Justice Breyer invokes comparative and international law arguments in his attack on capital punishment. Noting that death row inmates stay in solitary confinement over long periods of time on death row, Breyer refers to theUN’s Special Rapporteur on Torture, who has called for a ban on solitary confinement over 15 days. He rehearses an argument often successfully made in other courts around the world: the agonizing years of uncertainty while awaiting execution, exemplified in the decision by the European Court of Human Rights in Soering v. United Kingdom.  There, the court refused to extradite a murder suspect to the United States because of the risk of the prolonged wait on death row, which the court found would be cruel, inhuman or degrading. Breyer invokes that case and similar decisions from Canada, Jamaica, Zimbabwe, and South Africa. He notes that he relies “primarily on domestic, not foreign events” in arguing that the death penalty is “unusual,” anticipating Scalia’s rant about the non-existence of a “world community,” yet notes that in 2013, only 22 countries of the 193 countries in the world carried out an execution, and only eight, including the United States, executed more than 10 individuals.
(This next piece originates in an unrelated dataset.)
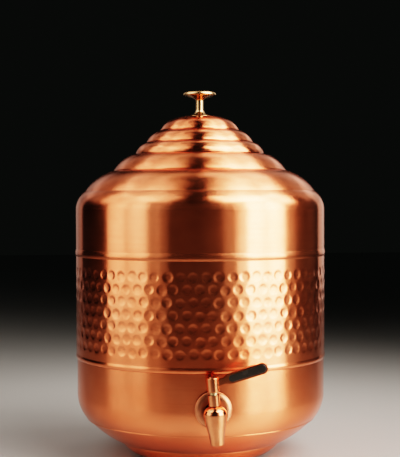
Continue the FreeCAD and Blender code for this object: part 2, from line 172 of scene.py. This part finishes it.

The Inter-American system for human rights protection has never directly addressed the question of methods of execution as a human rights violation, but a decision on admissibility in Medina v. United States, suggests that they will find the use of the electric chair to constitute such a violation. The death penalty is inexorably fading away in practice around the globe, and Justice Breyer is yet another of many Supreme Court members who are its prophets of doom.

I cannot, in good conscience, end this post without a brief allusion to the bizarre requirement, added in the court’s majority opinion, that, in order to prevail on their claim of unconstitutionality, the petitioners themselves must offer a “known and available alternative” method of execution that is not intolerably painful. As Justice Sotomayor aptly notes in her dissent, “some condemned inmates may read the Court’s surreal requirement that they identify the means of their death as an invitation to propose methods of execution less consistent with modern sensibilities.” Et tu, death row inmates?